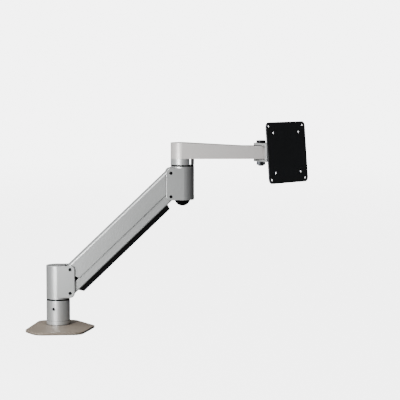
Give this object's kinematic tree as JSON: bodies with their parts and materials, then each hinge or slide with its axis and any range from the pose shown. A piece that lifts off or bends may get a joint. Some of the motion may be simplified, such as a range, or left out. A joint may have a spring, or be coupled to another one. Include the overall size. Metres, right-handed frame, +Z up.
{
  "type": "monitor arm",
  "caption": "Desk monitor arm: swivel base with oval foot plate, gas-sprung parallelogram lift arm, swinging forearm and a panning, tilting screen plate.",
  "frame": {"origin": "on the base swivel's axis, at the underside of the foot pad", "axes": "+Z up along the swivel axis, +X along the lift arm at rest, +Y to the arm's left side"},
  "size_m": [0.537, 0.1547, 0.3922],
  "materials": {
    "silver_paint": "satin silver powder paint on cast and folded aluminium",
    "plate_paint": "satin bronze-grey paint on steel plate",
    "rubber": "matte",
    "black_plastic": "moulded nylon",
    "grey_plastic": "moulded",
    "black_steel": "black oxide",
    "zinc_steel": "zinc plated",
    "chrome_steel": "ground and chromed",
    "spring_paint": "black gloss paint"
  },
  "bodies": {
    "base": {"base_pad": "rubber", "base_plate": "plate_paint", "base_tube": "silver_paint", "base_bush": "black_plastic", "base_screw_1": "zinc_steel", "base_screw_2": "zinc_steel", "base_screw_3": "zinc_steel", "base_set_screw": "black_steel"},
    "column": {"lower_knuckle": "silver_paint", "lower_post": "zinc_steel", "lower_post_bolt": "black_steel", "lower_knuckle_cap": "grey_plastic", "lower_knuckle_near_pin": "black_steel", "lower_knuckle_far_pin": "black_steel", "spring_anchor": "zinc_steel", "spring_anchor_pin": "zinc_steel", "lift_adjust_screw": "black_steel"},
    "upper_link": {"upper_channel": "silver_paint", "upper_channel_near_sleeve": "black_plastic", "upper_channel_far_sleeve": "black_plastic", "gas_spring_bracket": "zinc_steel", "gas_spring_pin": "zinc_steel"},
    "lower_link": {"lower_channel": "silver_paint", "lower_channel_near_sleeve": "black_plastic", "lower_channel_far_sleeve": "black_plastic", "cable_cover": "black_plastic"},
    "spring_rod": {"gas_rod": "chrome_steel", "gas_rod_eye": "black_steel"},
    "spring_cylinder": {"gas_cylinder": "spring_paint", "gas_cylinder_gland": "black_plastic", "gas_cylinder_eye": "black_steel"},
    "elbow": {"upper_knuckle": "silver_paint", "upper_knuckle_near_pin": "black_steel", "upper_knuckle_far_pin": "black_steel", "upper_bush": "black_plastic", "knuckle_plug": "black_plastic"},
    "forearm_beam": {"forearm": "silver_paint", "forearm_cover": "grey_plastic", "forearm_post": "zinc_steel", "post_washer": "zinc_steel", "post_bolt": "black_steel", "pan_bush": "black_plastic"},
    "yoke": {"head_yoke": "silver_paint", "pan_washer_upper": "black_plastic", "pan_washer_lower": "black_plastic", "pan_bolt": "black_steel", "pan_nut": "zinc_steel", "tilt_screw_left": "black_steel", "tilt_screw_right": "black_steel", "tilt_washer_left": "black_plastic", "tilt_washer_right": "black_plastic"},
    "tilter": {"tilt_block": "silver_paint", "roll_washer": "black_plastic"},
    "head_plate": {"vesa_plate": "black_steel", "roll_spindle": "zinc_steel", "roll_nut": "zinc_steel"}
  },
  "joints": [
    {"name": "base_swivel", "type": "hinge", "parent": "base", "child": "column", "pos_m": [0, 0, 0.0545], "axis": [0, 0, 1], "continuous": true},
    {"name": "arm_lift", "type": "hinge", "parent": "column", "child": "upper_link", "pos_m": [0.023, 0, 0.1115], "axis": [0, -1, 0], "range_deg": [-68.6, 8.4]},
    {"name": "lower_link_lift", "type": "hinge", "parent": "column", "child": "lower_link", "pos_m": [0.023, 0, 0.0665], "axis": [0, -1, 0], "range_deg": [-68.7, 8.5]},
    {"name": "elbow_level", "type": "hinge", "parent": "upper_link", "child": "elbow", "pos_m": [0.21491, 0, 0.29425], "axis": [0, -1, 0], "range_deg": [-8.5, 68.7]},
    {"name": "gas_rod_swing", "type": "hinge", "parent": "column", "child": "spring_rod", "pos_m": [0.027, 0, 0.089], "axis": [0, -1, 0], "range_deg": [-68.7, 8.5]},
    {"name": "gas_cylinder_slide", "type": "slide", "parent": "spring_rod", "child": "spring_cylinder", "axis": [0.6934, 0, 0.7205], "range_m": [-0.0258, 0.0034]},
    {"name": "forearm_swivel", "type": "hinge", "parent": "elbow", "child": "forearm_beam", "pos_m": [0.23791, 0, 0.30875], "axis": [0, 0, 1], "range_deg": [-136, 144]},
    {"name": "head_pan", "type": "hinge", "parent": "forearm_beam", "child": "yoke", "pos_m": [0.38754, -0.01046, 0.3331], "axis": [0, 0, -1], "range_deg": [-142, 58]},
    {"name": "head_tilt", "type": "hinge", "parent": "yoke", "child": "tilter", "pos_m": [0.41811, -0.04211, 0.3331], "axis": [-0.7193, -0.6947, 0], "range_deg": [-50, 55]},
    {"name": "plate_roll", "type": "hinge", "parent": "tilter", "child": "head_plate", "pos_m": [0.41811, -0.04211, 0.3331], "axis": [0.692, -0.7166, 0.0872], "range_deg": [-90, 90]}
  ],
  "couplings": [
    {"joint": "lower_link_lift", "follows": "arm_lift", "ratio": 1},
    {"joint": "elbow_level", "follows": "arm_lift", "ratio": -1},
    {"joint": "gas_rod_swing", "follows": "arm_lift", "ratio": 0.9844},
    {"joint": "gas_cylinder_slide", "follows": "arm_lift", "m_per_rad": 0.02136}
  ]
}
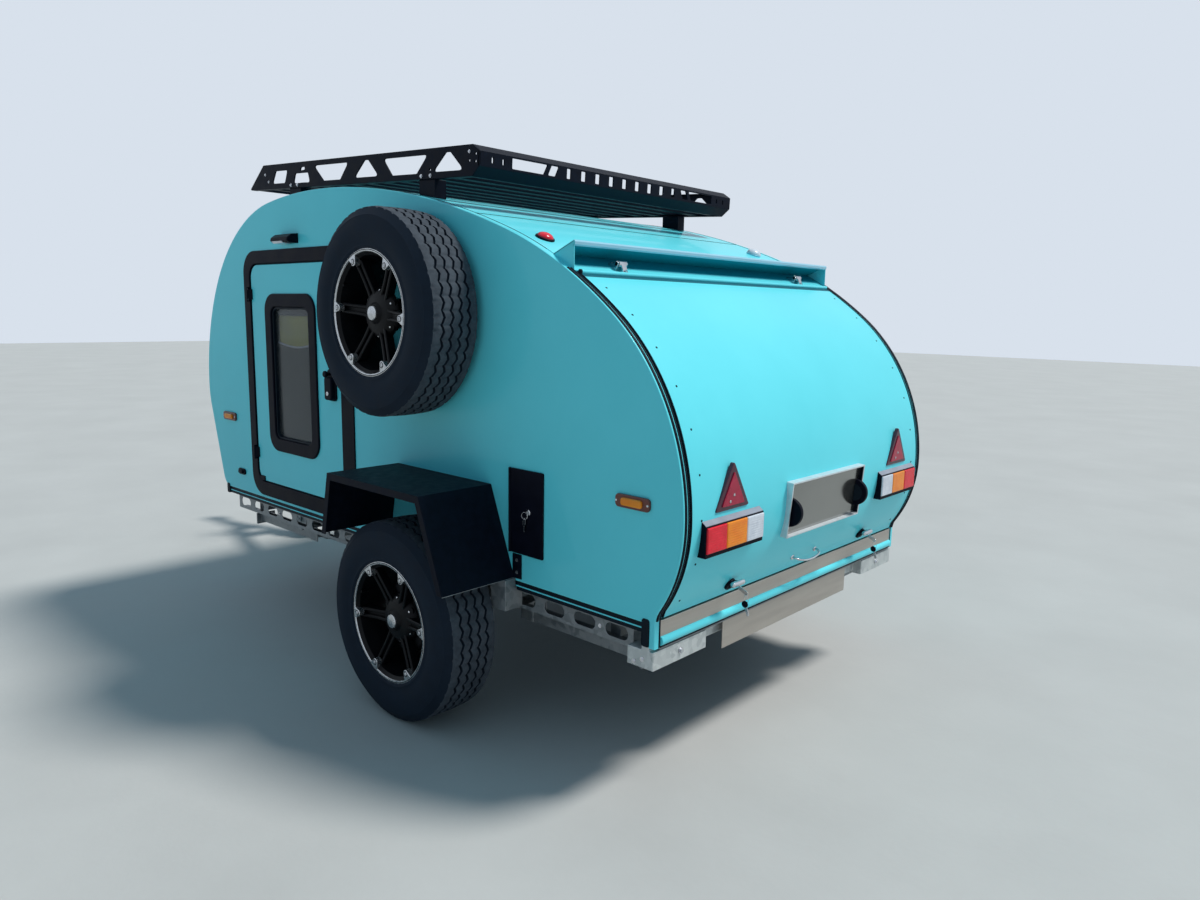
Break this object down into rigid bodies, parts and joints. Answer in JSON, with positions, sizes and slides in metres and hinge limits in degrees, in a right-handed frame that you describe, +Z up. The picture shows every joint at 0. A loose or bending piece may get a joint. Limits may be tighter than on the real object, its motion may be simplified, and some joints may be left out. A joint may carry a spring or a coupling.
{
  "type": "teardrop camping trailer",
  "caption": "Single-axle teardrop camping trailer with side doors, lifting rear hatch, roof rack, wall-mounted spare wheel, jockey wheel and folding corner steadies.",
  "frame": {"origin": "on the ground under the middle of the trailer's length and width", "axes": "+X towards the hitch, +Y to the left, +Z up"},
  "size_m": [4.079, 2.114, 1.9676],
  "materials": {
    "turquoise_panel": "glossy turquoise sandwich panel",
    "black_frame": "black moulded frame",
    "black_rubber": "black seal",
    "black_steel": "black powder coat, fine texture",
    "galvanised_steel": "hot dip galvanised",
    "cast_coupler": "black coated casting",
    "stainless_steel": "brushed stainless",
    "plywood": "varnished plywood",
    "window_glass": "dark tinted acrylic",
    "red_lens": "red lens",
    "amber_lens": "amber lens",
    "clear_lens": "clear lens",
    "tyre_rubber": "black tyre rubber",
    "black_alloy": "gloss black alloy wheel with a bright rim edge",
    "jockey_rubber": "solid rubber wheel"
  },
  "bodies": {
    "trailer": {"side_wall_left": "turquoise_panel", "side_wall_right": "turquoise_panel", "roof_rear": "turquoise_panel", "roof_front": "turquoise_panel", "front_panel": "turquoise_panel", "floor": "plywood", "bulkhead": "plywood", "galley_counter": "plywood", "hinge_rail": "stainless_steel", "hatch_hood": "turquoise_panel", "door_frames": "black_frame", "body_seals": "black_rubber", "spare_rim": "black_alloy", "spare_tyre": "tyre_rubber", "spare_carrier": "black_steel", "fenders": "black_steel", "chassis_rails": "galvanised_steel", "cross_members": "galvanised_steel", "rear_beam": "galvanised_steel", "axle_beam": "galvanised_steel", "trailing_arms": "galvanised_steel", "rear_sill": "stainless_steel", "drawbar": "galvanised_steel", "coupler": "cast_coupler", "jockey_tube": "galvanised_steel", "frame_brackets": "galvanised_steel", "rack_frame": "black_steel", "rack_slats": "black_steel", "rack_feet": "black_steel", "marker_lamps": "amber_lens", "porch_lamps": "black_frame"},
    "wheel_left": {"rim_left": "black_alloy", "tyre_left": "tyre_rubber"},
    "wheel_right": {"rim_right": "black_alloy", "tyre_right": "tyre_rubber"},
    "door_left": {"door_leaf_left": "turquoise_panel", "door_window_frame_left": "black_frame", "door_glass_left": "window_glass", "door_handle_left": "black_frame"},
    "door_right": {"door_leaf_right": "turquoise_panel", "door_window_frame_right": "black_frame", "door_glass_right": "window_glass", "door_handle_right": "black_frame"},
    "hatch": {"hatch_panel": "turquoise_panel", "hatch_hinges": "stainless_steel", "lamp_housings": "black_frame", "lens_red": "red_lens", "lens_amber": "amber_lens", "lens_white": "clear_lens", "reflector_triangles": "red_lens", "plate_tray": "stainless_steel", "plate_lamps": "black_frame", "hatch_hardware": "stainless_steel"},
    "flap": {"service_flap": "black_frame"},
    "jockey_post": {"jockey_leg": "galvanised_steel"},
    "jockey_caster": {"jockey_fork": "galvanised_steel"},
    "jockey_roller": {"jockey_wheel": "jockey_rubber"},
    "steady_front_left": {"steady_front_left": "galvanised_steel"},
    "steady_front_right": {"steady_front_right": "galvanised_steel"},
    "steady_rear_left": {"steady_rear_left": "galvanised_steel"},
    "steady_rear_right": {"steady_rear_right": "galvanised_steel"}
  },
  "joints": [
    {"name": "wheel_left_spin", "type": "hinge", "parent": "trailer", "child": "wheel_left", "pos_m": [-0.9595, 0.905, 0.34], "axis": [0, 1, 0], "continuous": true},
    {"name": "wheel_right_spin", "type": "hinge", "parent": "trailer", "child": "wheel_right", "pos_m": [-0.9595, -0.905, 0.34], "axis": [0, 1, 0], "continuous": true},
    {"name": "door_left_hinge", "type": "hinge", "parent": "trailer", "child": "door_left", "pos_m": [0.3945, 0.782, 1.07], "axis": [0, 0, -1], "range_deg": [0, 100]},
    {"name": "door_right_hinge", "type": "hinge", "parent": "trailer", "child": "door_right", "pos_m": [0.3945, -0.782, 1.07], "axis": [0, 0, 1], "range_deg": [0, 100]},
    {"name": "hatch_hinge", "type": "hinge", "parent": "trailer", "child": "hatch", "pos_m": [-1.5465, 0, 1.51782], "axis": [0, 1, 0], "range_deg": [0, 80]},
    {"name": "flap_hinge", "type": "hinge", "parent": "trailer", "child": "flap", "pos_m": [-1.314, 0.7748, 0.75], "axis": [0, 0, -1], "range_deg": [0, 85]},
    {"name": "jockey_lift", "type": "slide", "parent": "trailer", "child": "jockey_post", "axis": [0, 0, 1], "range_m": [-0.09, 0.08]},
    {"name": "jockey_swivel", "type": "hinge", "parent": "jockey_post", "child": "jockey_caster", "pos_m": [1.4755, 0, 0.2], "axis": [0, 0, 1], "continuous": true},
    {"name": "jockey_spin", "type": "hinge", "parent": "jockey_caster", "child": "jockey_roller", "pos_m": [1.4305, 0, 0.105], "axis": [0, 1, 0], "continuous": true},
    {"name": "steady_front_left_hinge", "type": "hinge", "parent": "trailer", "child": "steady_front_left", "pos_m": [0.1055, 0.64, 0.365], "axis": [0, 1, 0], "range_deg": [0, 42]},
    {"name": "steady_front_right_hinge", "type": "hinge", "parent": "trailer", "child": "steady_front_right", "pos_m": [0.1055, -0.64, 0.365], "axis": [0, 1, 0], "range_deg": [0, 42]},
    {"name": "steady_rear_left_hinge", "type": "hinge", "parent": "trailer", "child": "steady_rear_left", "pos_m": [-1.2845, 0.64, 0.365], "axis": [0, -1, 0], "range_deg": [0, 42]},
    {"name": "steady_rear_right_hinge", "type": "hinge", "parent": "trailer", "child": "steady_rear_right", "pos_m": [-1.2845, -0.64, 0.365], "axis": [0, -1, 0], "range_deg": [0, 42]}
  ]
}
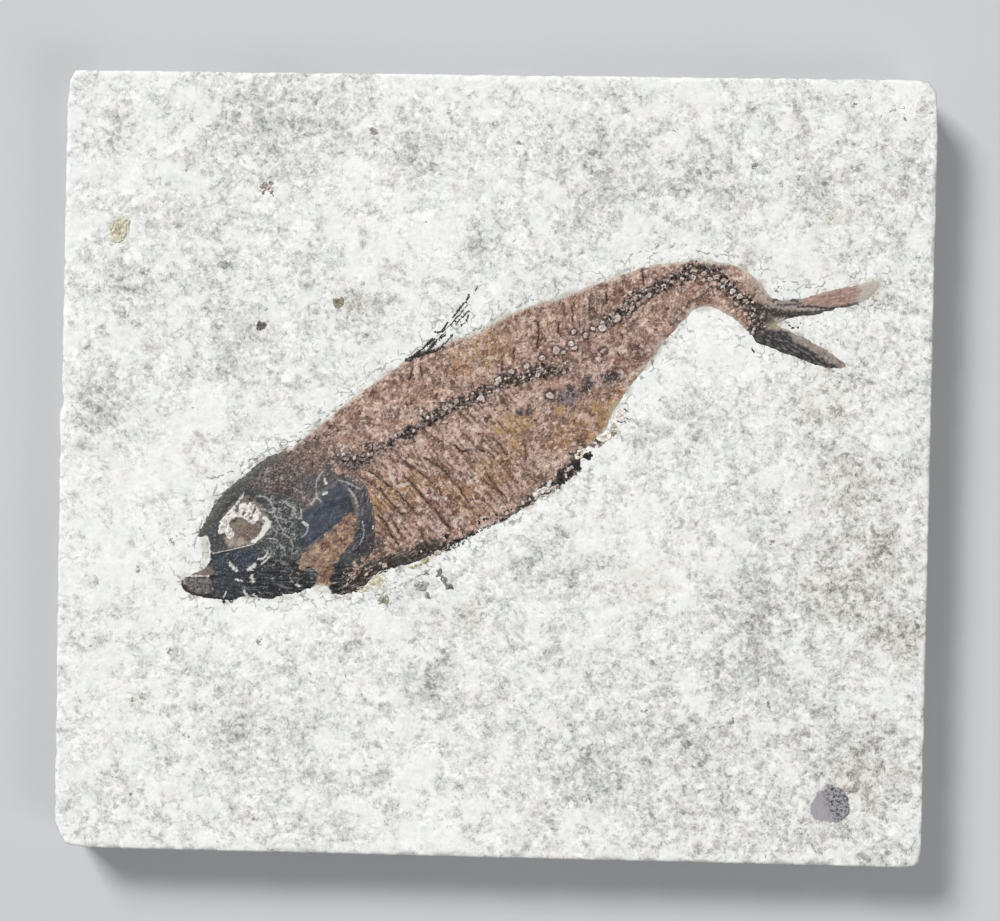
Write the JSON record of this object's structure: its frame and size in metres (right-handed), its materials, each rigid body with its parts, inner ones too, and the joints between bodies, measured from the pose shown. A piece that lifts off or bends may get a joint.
━━━━━━━━━━━━━━━━━━━━
Pull out each line of the records holding the string "with".

Give this object's kinematic tree as JSON: bodies with their parts and materials, then each hinge or slide with its axis and any range from the pose shown. A piece that lifts off or bends may get a joint. Some of the motion may be simplified, such as a range, or left out. A joint may have a spring, or be coupled to another one. Include the overall size. Metres, right-handed frame, +Z up.
  "caption": "Desk monitor arm: swivel base with oval foot plate, gas-sprung parallelogram lift arm, swinging forearm and a panning, tilting screen plate.",
Break this object down into rigid bodies, parts and joints. Answer in JSON, with positions, sizes and slides in metres and hinge limits in degrees, in a right-handed frame that you describe, +Z up. The picture shows every joint at 0. A loose or bending piece may get a joint. Limits may be tighter than on the real object, its motion may be simplified, and some joints may be left out. A joint may carry a spring or a coupling.
  "caption": "Single-axle teardrop camping trailer with side doors, lifting rear hatch, roof rack, wall-mounted spare wheel, jockey wheel and folding corner steadies.",
    "black_alloy": "gloss black alloy wheel with a bright rim edge",
Write the JSON record of this object's structure: its frame and size in metres (right-handed), its materials, each rigid body with its parts, inner ones too, and the joints between bodies, measured from the pose shown. A piece that lifts off or bends may get a joint.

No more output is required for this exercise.